According to Stephanie Palmer in her book, Good In A Room:
“The keys to being likable are to be emphatic and interested. Empathy means that you care. You can step into the other person’s shoes, understand her feelings, and share her perspective. Interest means that you’re curious about her; you want to get to know her better. If it is clear to the other person that you care about her and that you are intrigued by her, she will want to spend time with you and will have an easier time trusting you.”

Points to Remember
In The Seven Habits of Highly Effective People, Steven Covey suggests that we should “Seek first to understand, and then to be understood.” Most people prefer to express their own point of view first and to talk about themselves. Listening first to the other person requires patience and discipline on the part of the interviewer.

The opposite of talking is LISTENING – listening to another’s side first is difficult. Just as we describe in the 3 Day Interview and Interrogation class, an effective listener also observes the speaker’s response.
You can empathize and grasp a subject’s emotional content without compromising your position, values, or beliefs. When you disagree, maintain a calm, non-judgmental tone of voice.

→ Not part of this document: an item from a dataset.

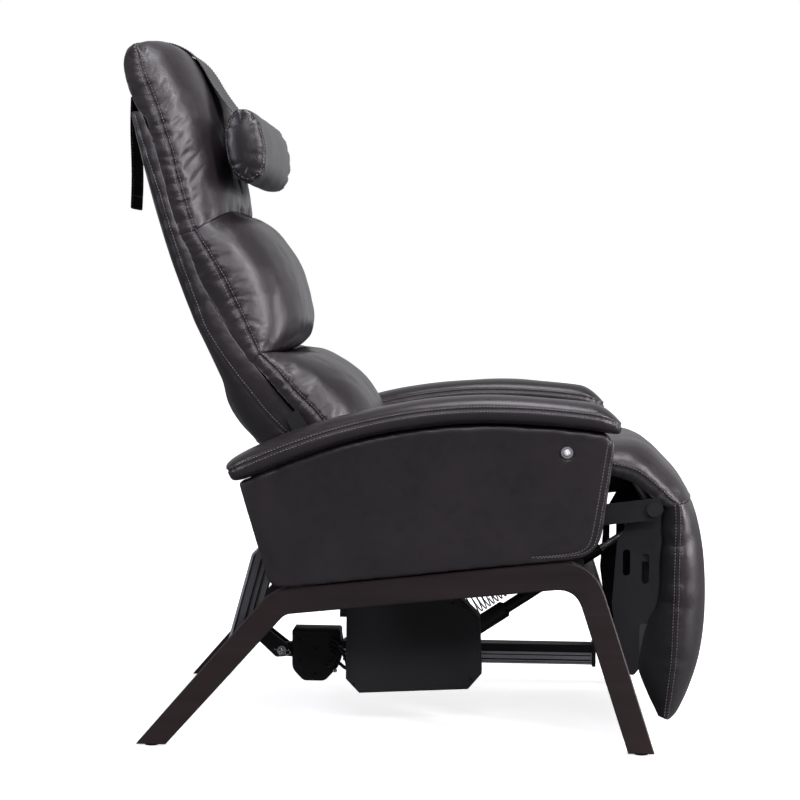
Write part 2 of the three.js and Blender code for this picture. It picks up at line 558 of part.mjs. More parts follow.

When we communicate, we tend to filter what people tell us through our own lens or paradigm. Listen with the intent to UNDERSTAND. This is why the interview comes before the interrogation. We are first trying to gather information without confrontation or accusation. Someone is more likely to listen to our point of view after we have given our undivided attention to theirs.

Remember, there is no better way to establish rapport during the interview phase than effectively empathizing with your subject.